Occlusal Enamel Complexity and Its Implications for Lophodonty, Hypsodony, Body Mass, and Diet in Extinct and Extant Ungulates
|Title||Occlusal Enamel Complexity and Its Implications for Lophodonty, Hypsodony, Body Mass, and Diet in Extinct and Extant Ungulates|
|Publication Type||Journal Article|
|Year of Publication||2013|
|Authors||Famoso, NA, Feranec, RS, Davis, EB|
|Journal||Palaeogeography, Palaeoclimatology, Palaeoecology|
|Keywords||Artiodactyla, Enamel complexity, Equidae, Isometry, Mammal, Teeth|
Tooth morphology and rates of wear have strong controls on how well mammals survive in their habitats. Herbivorous mammals, specifically ungulates, combat the effects of wear through a combination of changing the occlusal (chewing surface) enamel length, and changing hypsodonty (relative height of tooth).
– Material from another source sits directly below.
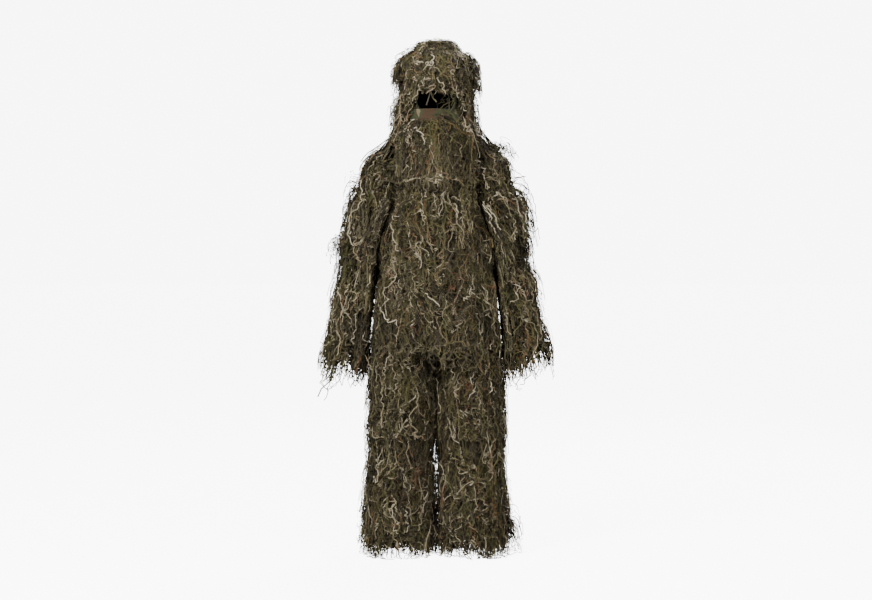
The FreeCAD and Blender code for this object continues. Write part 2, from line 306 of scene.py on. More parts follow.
def map_range(tree, value, **limits):
    """A value moved to other limits, such as from_min or to_max."""
    inputs = {key.replace("_", " ").title(): limit for key, limit in limits.items()}
    node = add(tree, "ShaderNodeMapRange", inputs)
    tree.links.new(value, node.inputs["Value"])
    return node.outputs["Result"]


def bump(tree, shader, height, strength, distance):
    node = add(tree, "ShaderNodeBump", {"Strength": strength, "Distance": distance})
    tree.links.new(height, node.inputs["Height"])
    tree.links.new(node.outputs["Normal"], shader.inputs["Normal"])


# Colours of the yarn's dye lots, along a ramp from 0 to 1. The near-black stops at the
# low end are partly painted shade: they stand in for the deep shade between the tufts.
YARN_DYES_AND_SHADE = (
    (0.00, (0.012, 0.008, 0.003)),
    (0.14, (0.026, 0.020, 0.006)),
    (0.32, (0.050, 0.050, 0.013)),
    (0.48, (0.098, 0.086, 0.028)),
    (0.58, (0.120, 0.074, 0.028)),
    (0.66, (0.140, 0.058, 0.026)),
    (0.76, (0.260, 0.215, 0.130)),
    (0.88, (0.390, 0.330, 0.220)),
    (1.00, (0.560, 0.490, 0.360)),
)


SPECKLE = 0.16               # how far flecks shift a yarn's colour along the ramp


def yarn_material():
    """Twisted yarn: its lot's colour from the yarn itself, partly painted shade in the darkest lots; paler frayed
    ends, a twist in the bump.
    """
    material, tree, shader = new_material("yarn", {
        "Roughness": 0.72, "Sheen Weight": 0.06, "Specular IOR Level": 0.25})
    link = tree.links.new
    # Each yarn's place on the ramp: its lot, and in the darkest places partly painted shade.
    dye_and_shade = add(tree, "ShaderNodeAttribute", attribute_name="dye_and_shade").outputs["Fac"]
    along = add(tree, "ShaderNodeAttribute", attribute_name="along").outputs["Fac"]
    place = position(tree)
    flecks = texture(tree, "ShaderNodeTexNoise", place, {"Scale": 90.0, "Detail": 3.0})
    shift = add(tree, "ShaderNodeMath", {1: SPECKLE}, operation="MULTIPLY_ADD")
    link(flecks, shift.inputs[0])
    link(dye_and_shade, shift.inputs[2])
    centred = add(tree, "ShaderNodeMath", {1: SPECKLE / 2}, operation="SUBTRACT")
    link(shift.outputs[0], centred.inputs[0])
    faded = add(tree, "ShaderNodeMix", {"B": (0.26, 0.22, 0.14, 1.0)}, data_type="RGBA")
    link(map_range(tree, along, from_min=0.55, to_max=0.22), faded.inputs["Factor"])
    link(ramp(tree, centred.outputs[0], YARN_DYES_AND_SHADE), faded.inputs["A"])
    link(faded.outputs["Result"], shader.inputs["Base Color"])
    twist = texture(tree, "ShaderNodeTexWave", place, {"Scale": 260.0, "Distortion": 3.0},
                    wave_type="BANDS", bands_direction="DIAGONAL")
    bump(tree, shader, twist, 0.35, 0.0006)
    return material


# The print's colours, darkened in part as painted shade: the hood's brim shades the veil.
CAMO_GREEN = (0.034, 0.038, 0.017)
CAMO_BROWN = (0.048, 0.028, 0.014)
CAMO_TAN = (0.150, 0.115, 0.066)
CAMO_BLACK = (0.010, 0.010, 0.008)


def camo_material():
    """Printed woodland blotches on a ripstop weave, the print's colours darkened in part as painted shade."""
    material, tree, shader = new_material("camo_cloth", {
        "Roughness": 0.88, "Sheen Weight": 0.04, "Specular IOR Level": 0.25})
    link = tree.links.new
    place = position(tree)

    def blotches(scale, seed, low, high):
        moved = add(tree, "ShaderNodeMapping", {"Location": (seed, seed * 1.7, seed * 0.6)})
        link(place, moved.inputs["Vector"])
        noise = texture(tree, "ShaderNodeTexNoise", moved.outputs["Vector"],
                        {"Scale": scale, "Detail": 2.5, "Distortion": 1.1})
        return map_range(tree, noise, from_min=low, from_max=high)

    def over(below, colour, factor):
        mix = add(tree, "ShaderNodeMix", {"B": (*colour, 1.0)}, data_type="RGBA")
        link(below, mix.inputs["A"])
        link(factor, mix.inputs["Factor"])
        return mix.outputs["Result"]

    ground = add(tree, "ShaderNodeRGB")
    ground.outputs[0].default_value = (*CAMO_GREEN, 1.0)
    colour = over(ground.outputs[0], CAMO_BROWN, blotches(13.0, 3.1, 0.50, 0.52))
    colour = over(colour, CAMO_TAN, blotches(12.0, 11.7, 0.565, 0.585))
    colour = over(colour, CAMO_BLACK, blotches(16.0, 23.9, 0.60, 0.615))
    wear = texture(tree, "ShaderNodeTexNoise", place, {"Scale": 5.0, "Detail": 6.0})
    worn = add(tree, "ShaderNodeHueSaturation")
    link(map_range(tree, wear, to_min=0.7, to_max=1.4), worn.inputs["Value"])
    link(colour, worn.inputs["Color"])
    link(worn.outputs["Color"], shader.inputs["Base Color"])
    weave = add(tree, "ShaderNodeMath", operation="MAXIMUM")
    for number, direction in enumerate("XZ"):
        thread = texture(tree, "ShaderNodeTexWave", place, {"Scale": 230.0, "Distortion": 0.4},
                         wave_type="BANDS", bands_direction=direction)
        link(thread, weave.inputs[number])
    bump(tree, shader, weave.outputs[0], 0.3, 0.0005)
    return material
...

Changes in these two attributes are most notably seen in the fossil record of ungulates as they adapted to living in cooler, drier, and more open habitats. We expect enamel length and hypsodonty to be greater in ungulate taxa that feed on grasses than in non-grass feeders. We tested this hypothesis by digitally photographing 213 maxillary tooth rows from 84 species of extinct and extant ungulates (n = 1083 teeth) and measuring their occlusal enamel length and true occlusal area. We then statistically compared the influences of taxonomy, feeding strategy, tooth position, and tooth area on both hypsodonty and occlusal enamel length using principal components analysis (PCA) and a nested multivariate analysis of variance (MANOVA). The results of our PCA indicated a strong correlation between enamel length and tooth area, but little correlation of either with hypsodonty. Our nested MANOVA showed that tooth position had no significant relationship with hypsodonty (p = 0.1539), while all other factors were significant for both hypsodonty and occlusal enamel length. Our results suggest that the occlusal enamel length in ungulate teeth is constrained by both the size of the tooth (and, by proxy, the mass of the individual) and diet. Absolute tooth crown height is similarly affected by a combination of body size and diet, leading to the use of a ratio, hypsodonty index, to characterize the diet component. We propose a similar ratio, the occlusal enamel index (OEI) which reduces the effect of body mass to clearly indicate the component of enamel length determined by abrasiveness of ingested material.